Mas o que é “Megalopolis”?
Não se trata do que é, nem do que aspira a ser, mas sim do que poderá vir a ser. O Tempo, controlo dotado pela personagem César Catilina de Adam Driver — um arquiteto agraciado pela luz do talento e pelo visionarismo — pára, acelera, metamorfoseia-o ou distorce-o. Um messias de vestes brancas e quase "muskiano", não fosse o seu amor pelo progresso e pela harmonia humana a contradizer o verdadeiro, expressos num discurso à lá “The Great Dictator” de Chaplin, unindo os anteriores três atos ao Novo Mundo ali "descoberto" numa esquina. Neste sentido, e para quem depende inteiramente do guião da “branquitude a ser atirada vala abaixo” (o filme é mais do que essas questões o qual querem colar), “Megalopolis” afronta o idealismo que as grandes produtoras, em grande parte, assumiram como rota de mercado, nesse aspecto, Coppola induz um filme fora do seu tempo, numa dimensão que vai além daquilo que é meramente visual.
Como havia mencionado, a ingenuidade discursiva de Coppola em “Megalopolis” joga mais contra do que a seu favor, mas é por aqui que a ‘coisa’ mais banalizada estagna, o restante … coloquem os cintos … é de uma estranheza confrontadora. Portanto, fica a questão, podemos amar a imperfeição, mesmo que a pregação seja o oposto?
O sentimento ‘megalopolitano’ …
A “criança” em Coppola é então libertada, brinca-se com os visuais, as telas e com os split-screens, encanta-se no CGI que se quer visível e não dissimulado, na montagem delirante, em transe imediato ou nas multi-performances, dentro e fora do ecrã, o cinema imersivo, o cinema interiorizado, o cinema político (o seu ato de existência é … em todo o caso, político) e sobretudo as réstias do seu “cinema ao vivo” (a primeira disputa oratória entre Driver e o seu rival político Giancarlo Esposito expõe o funcionamento desse sistema de captação e performance direta). O resultado soa-nos uma bizarria visual-sonora, mas há nesta entropia uma espécie de cápsula espaço-temporal do cinema de um homem só com o seu legado, os seus pensamentos e a sua relação com esta arte, condensados numa única obra, para que o futuro a possa ver e bem tratar.

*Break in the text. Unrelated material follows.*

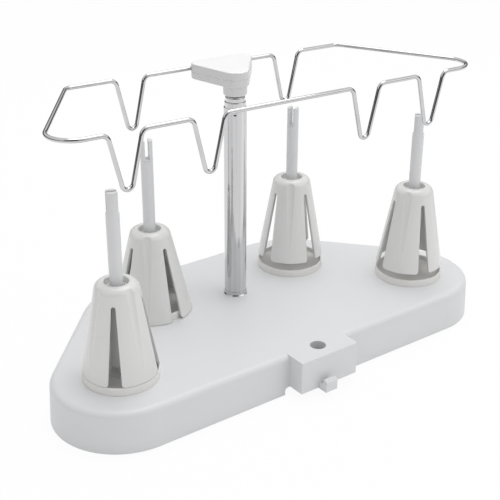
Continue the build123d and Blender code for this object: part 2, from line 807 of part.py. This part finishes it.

Talvez seja precisamente por isso que, enquanto audiências contemporâneas, não conseguimos o amar automaticamente, não estamos preparados para despedir-nos das nossas amarras narrativas, temáticas ou das nossas expectativas sobre o que a arte deve ser e para quem dirigida, como o protagonista, arrogante deveras (mas, por vezes, a humildade esconde uma arrogância maior do que a própria arrogância), que negoceia por um mundo em pleno contacto com todas as suas partes. O adeus a individualismos e identidades destacadas; e um olá ao coletivo humano. Reconheço o quão indigesta essa moral pode ser, visto que, como acredita o cineasta palestino Elia Suleiman, utopias são fabricações, fantasias quase dogmáticas. Somos demasiado egocêntricos e antropocêntricos para nos rendermos a coletividades.
Daqui a uns anos voltaremos a falar de “Megalopolis” … vai uma ‘apostinha’?
When does an empire die? Does it collapse in one terrible moment? No, no... But there comes a time when its people no longer believe in it."